◆ INFORMATION PROVIDED:

+++++

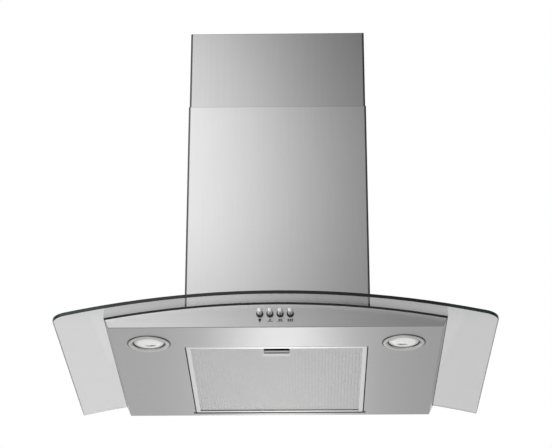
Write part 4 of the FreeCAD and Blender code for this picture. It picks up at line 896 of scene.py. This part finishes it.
# %% Hand out the finishes
dressing = {
    "brushed_canopy": ["canopy_body"],
    "brushed_cover": ["lower_duct_cover"],
    "brushed_inner_cover": ["upper_duct_cover"],
    "zinc_sheet": [
        "top_plate", "back_plate", "cover_foot_brackets", "ceiling_bracket", "blower_box", "motor_bracket",
        "motor_housing", "capacitor_strap", "lamp_clips", "loom_clips",
    ],
    "zinc_screws": [
        "glass_screws", "cover_screws", "ceiling_screws", "box_screws", "motor_shaft", "motor_bearings",
        "damper_pins", "latch_spring", "button_springs",
    ],
    "canopy_glass": ["glass_canopy"],
    "black_rubber": ["glass_gasket"],
    "clear_nylon": ["glass_washers"],
    "chrome_plate": ["light_button", "low_speed_button", "medium_speed_button", "high_speed_button"],
    "satin_ring": ["left_lamp_trim", "right_lamp_trim"],
    "filter_aluminium": ["filter_frame", "left_lamp_cup", "right_lamp_cup"],
    "latch_aluminium": ["latch_handle"],
    "latch_pocket": ["latch_case"],
    "mesh_aluminium": ["filter_mesh"],
    "frosted_lens": ["left_lamp_lens", "right_lamp_lens"],
    "white_board": ["left_lamp_board", "right_lamp_board"],
    "black_moulding": [
        "switch_block", "terminal_cover", "terminal_box", "cable_gland", "duct_collar",
        "damper_flap_left", "damper_flap_right", "button_bezels",
    ],
    "grey_moulding": ["scroll_housing", "inlet_rings", "impeller"],
    "white_moulding": ["capacitor", "terminal_strip", "led_driver"],
    "motor_iron": ["motor_rotor", "motor_stator"],
    "wire_sheath": ["wiring_loom", "lamp_leads"],
}


def dress(node, material):
    """Makes one material the only one on a CAD node."""
    slots = nodes[node].data.materials
    slots.clear()
    slots.append(material)


for name, members in dressing.items():
    for node in members:
        dress(node, finishes[name])
undressed = set(nodes) - {node for members in dressing.values() for node in members}
print("undressed nodes:", sorted(undressed))

# %% [markdown]
# ## Expanded mesh of the filter
# The face of a grease filter is expanded aluminium: a sheet is slit and pulled, and the strands between the
# slits open into diamonds. A picture of the mesh would be quick, but it goes flat as soon as one looks
# along it. Here each row is one strand, a flat bar that zigzags across the cassette. Neighbouring rows run
# in opposite steps, so their peaks meet, and the strands rise and fall with the folds of the sheet behind
# them. The rows are worked out as one array, and the places where the latch tray stands are left out.

# %% Weave the mesh
mesh_low, mesh_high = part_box("filter_mesh")
bar_tuck = 0.005
rib_count = 50
rib_depth = 0.0005
weave_rise = 0.00085
strand_width = 0.00050
strand_height = 0.00012
strand_gap = 0.00003
tray_margin = 0.0012


def closed_bars(name, rings, kept, material):
    """Bars with four sides. rings is rows x stations x 4 corners x 3, and kept is rows x (stations - 1):
    which spans are there. Each span has four sides, and each end of a run of spans gets a cap."""
    rows, stations, corners = rings.shape[:3]
    corner = np.arange(rows * stations * corners).reshape(rows, stations, corners)
    sides = []
    for i in range(corners):
        j = (i + 1) % corners
        quads = [corner[:, :-1, i], corner[:, :-1, j], corner[:, 1:, j], corner[:, 1:, i]]
        sides.append(np.stack(quads, axis=-1)[kept])
    edge = np.zeros((rows, 1), bool)
    before = np.concatenate([edge, kept], axis=1)
    after = np.concatenate([kept, edge], axis=1)
    starts = corner[after & ~before][:, ::-1]
    ends = corner[before & ~after]
    faces = np.concatenate([*sides, starts, ends])
    used, faces = np.unique(faces, return_inverse=True)
    return new_piece(name, rings.reshape(-1, 3)[used], faces.reshape(-1, corners).tolist(), material)


def weave_strands():
    """Station i of row j lies at x = left + i * half pitch and y = front + j * spacing + or - the rise, where
    the sign alternates with i + j. Its height follows the folds, which are low at even stations and high at
    odd. Returns the corners of the bars, and which of their spans are kept."""
    left, right = mesh_low.x + bar_tuck, mesh_high.x - bar_tuck
    front, rear = mesh_low.y + bar_tuck, mesh_high.y - bar_tuck
    stations = 2 * rib_count + 1
    spacing = 2 * weave_rise
    rows = int((rear - front) / spacing)
    i = np.arange(stations)[None, :]
    j = np.arange(rows)[:, None]
    x = left + i * (right - left) / (stations - 1) + 0 * j
    y = front + spacing * (j + 0.5) + weave_rise * np.where((i + j) % 2, 1, -1)
    z = mesh_low.z + rib_depth * (i % 2) - strand_gap - strand_height / 2 + 0 * j
    middle = np.stack([x, y, z], axis=-1)
    across = np.array([[-1, -1], [1, -1], [1, 1], [-1, 1]]) / 2
    offset = np.stack([0 * across[:, 0], across[:, 0] * strand_width, across[:, 1] * strand_height], axis=-1)
    rings = middle[:, :, None, :] + offset
    centre = (middle[:, 1:] + middle[:, :-1]) / 2
    beside = abs(centre[..., 0]) < tray_high.x + tray_margin
    in_tray = beside & (centre[..., 1] < tray_high.y + tray_margin)
    return rings, ~in_tray


rings, kept = weave_strands()
weave = closed_bars("filter_weave", rings, kept, finishes["mesh_aluminium"])
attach(weave, "filter_cassette")
print("weave rows:", rings.shape[0], "faces:", len(weave.data.polygons))

# %% [markdown]
# ## Latch spring
# The spring behind the filter's pull lip is squeezed when the lip is drawn back. The CAD node is a stiff
# helix, which would push through the end of its pocket, so a coil of the same size stands in for it and
# rides with the latch. It is a round wire carried along a helix, and each ring of the wire stands square
# to its own path.

# %% Wind the latch spring
spring_low, spring_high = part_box("latch_spring")
spring_wire = 0.0004
spring_turns = 6
latch_travel = 0.005


def tube_faces(rings, sides, turned=False):
    """Four-sided faces between each two rings of corners, and a cap on the first ring and on the last. Turned
    faces look the other way."""
    corner = np.arange(rings * sides).reshape(rings, sides)
    after = np.roll(corner, -1, axis=1)
    walls = np.stack([corner[:-1], after[:-1], after[1:], corner[1:]], axis=-1).reshape(-1, 4)
    if turned:
        return walls[:, [0, 3, 2, 1]].tolist() + [corner[0].tolist(), corner[-1][::-1].tolist()]
    return walls.tolist() + [corner[0][::-1].tolist(), corner[-1].tolist()]


def wound_wire(low, high, wire, turns, steps_per_turn=24, sides=10):
    """At angle a the path lies at the axis + R * (cos a, sin a) in x and z, and climbs evenly along y. A ring
    point is the path + wire radius * (cos u * outward + sin u * (path direction x outward)). Returns points
    and faces."""
    axis_x, axis_z = (low.x + high.x) / 2, (low.z + high.z) / 2
    radius = (high.x - low.x - wire) / 2
    angle = np.linspace(0.0, 2 * np.pi * turns, turns * steps_per_turn + 1)
    climb = (high.y - low.y - wire) / angle[-1]
    cosine, sine, zero = np.cos(angle), np.sin(angle), 0 * angle
    along_y = low.y + wire / 2 + climb * angle
    path = np.stack([axis_x + radius * cosine, along_y, axis_z + radius * sine], axis=-1)
    outward = np.stack([cosine, zero, sine], axis=-1)
    along = np.stack([-radius * sine, climb + zero, radius * cosine], axis=-1)
    along /= np.linalg.norm(along, axis=-1, keepdims=True)
    across = np.cross(along, outward)
    u = np.arange(sides)[None, :, None] * 2 * np.pi / sides
    rings = path[:, None] + wire / 2 * (np.cos(u) * outward[:, None] + np.sin(u) * across[:, None])
    return rings.reshape(-1, 3), tube_faces(len(angle), sides)


def make_spring(material):
    """The coil that rides on the latch, in place of the hidden CAD node. Returns the share of its length that
    it would keep with the lip drawn back."""
    points, faces = wound_wire(spring_low, spring_high, spring_wire, spring_turns)
    coil = new_piece("latch_coil", points, faces, material)
    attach(coil, "filter_latch")
    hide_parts("latch_spring")
    kept = 1 - latch_travel / (spring_high.y - spring_low.y)
    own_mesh(coil)
    return kept


print("the spring keeps this share of its length:", round(make_spring(finishes["zinc_screws"]), 3))

# %% [markdown]
# ## Marks under the buttons
# A small dark print under each button says what it does. It could be painted by the panel's material, but a
# print with an edge of its own stays sharp from close by. Plain signs are enough: a lamp under the first
# button, and one, two or three bars on a base line under the three speeds. Each part of a sign is a pad of
# ink, as thick as a coat of paint. It is a superellipse, which is a circle or a rounded bar depending on
# one exponent, carried up a short profile that closes it above and below.

# %% Print the marks
panel_lean = math.radians(7.2)
panel_foot_y = -0.4555
mark_height = 0.0130
ink_thickness = 0.00005
ink_tuck = 0.00002
ink_sides = 32
ink_reach_shares = [0.01, 0.90, 1.00, 1.00, 0.01]
ink_heights = [ink_thickness, ink_thickness, ink_thickness / 2, -ink_tuck, -ink_tuck]
round_power = 2
bar_power = 5
bar_size = (0.0024, 0.0032)
bar_pitch = 0.0034
base_line = (0.0104, 0.0011)
base_line_drop = 0.0025
lamp_disc = 0.0050
lamp_foot = (0.0026, 0.0013)
lamp_foot_drop = 0.0035


def ink_pad(centre_x, centre_up, width, height, power):
    """Point t of a ring lies at centre + reach * (width / 2 * c(t), height / 2 * s(t)) on the panel. There c
    and s are the cosine and sine raised to 2 / power with their sign kept. The profile gives the reach of a
    ring and its height above the panel. Returns points and faces."""
    angle = np.arange(ink_sides) * 2 * np.pi / ink_sides
    cosine, sine = np.cos(angle), np.sin(angle)
    across = np.sign(cosine) * abs(cosine) ** (2 / power) * width / 2
    upward = np.sign(sine) * abs(sine) ** (2 / power) * height / 2
    reach = np.array(ink_reach_shares)[:, None]
    proud = np.array(ink_heights)[:, None]
    x = centre_x + reach * across
    up = centre_up + reach * upward
    y = panel_foot_y - up * math.sin(panel_lean) - proud * math.cos(panel_lean)
    z = body_low.z + up * math.cos(panel_lean) - proud * math.sin(panel_lean)
    return np.stack([x, y, z], axis=-1).reshape(-1, 3), tube_faces(len(reach), ink_sides, turned=True)


def print_marks(material):
    """Joins the pads of all four signs in one piece, which rides on the canopy. Returns their number."""
    pads = []
    for count, node in enumerate(dressing["chrome_plate"]):
        low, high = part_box(node)
        centre = (low.x + high.x) / 2
        if count == 0:
            pads.append(ink_pad(centre, mark_height, lamp_disc, lamp_disc, round_power))
            pads.append(ink_pad(centre, mark_height - lamp_foot_drop, *lamp_foot, bar_power))
        else:
            pads.append(ink_pad(centre, mark_height - base_line_drop, *base_line, bar_power))
        for i in range(count):
            step = (i - (count - 1) / 2) * bar_pitch
            pads.append(ink_pad(centre + step, mark_height, *bar_size, bar_power))
    starts = np.cumsum([0] + [len(points) for points, faces in pads]).tolist()
    points = np.concatenate([points for points, faces in pads])
    faces = [[k + start for k in face] for (_, pad), start in zip(pads, starts) for face in pad]
    marks = new_piece("button_marks", points, faces, material)
    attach(marks, "canopy")
    return len(pads)


print("pads of ink:", print_marks(finishes["panel_print"]))

# %% [markdown]
# ## Colour settings
# The Standard view keeps every tone as it is computed, so a grey in a material is the same grey in the
# picture.

# %% Close the scene
bpy.context.scene.view_settings.view_transform = "Standard"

+++++

◆ WHAT THE TASK ASKS:
Go through the material above and output exactly the lines from the one containing "own_mesh(coil)" through the one containing "lamp_foot_drop = 0.0035".

◆ ANSWER TO THE EXERCISE:
    own_mesh(coil)
    return kept


print("the spring keeps this share of its length:", round(make_spring(finishes["zinc_screws"]), 3))

# %% [markdown]
# ## Marks under the buttons
# A small dark print under each button says what it does. It could be painted by the panel's material, but a
# print with an edge of its own stays sharp from close by. Plain signs are enough: a lamp under the first
# button, and one, two or three bars on a base line under the three speeds. Each part of a sign is a pad of
# ink, as thick as a coat of paint. It is a superellipse, which is a circle or a rounded bar depending on
# one exponent, carried up a short profile that closes it above and below.

# %% Print the marks
panel_lean = math.radians(7.2)
panel_foot_y = -0.4555
mark_height = 0.0130
ink_thickness = 0.00005
ink_tuck = 0.00002
ink_sides = 32
ink_reach_shares = [0.01, 0.90, 1.00, 1.00, 0.01]
ink_heights = [ink_thickness, ink_thickness, ink_thickness / 2, -ink_tuck, -ink_tuck]
round_power = 2
bar_power = 5
bar_size = (0.0024, 0.0032)
bar_pitch = 0.0034
base_line = (0.0104, 0.0011)
base_line_drop = 0.0025
lamp_disc = 0.0050
lamp_foot = (0.0026, 0.0013)
lamp_foot_drop = 0.0035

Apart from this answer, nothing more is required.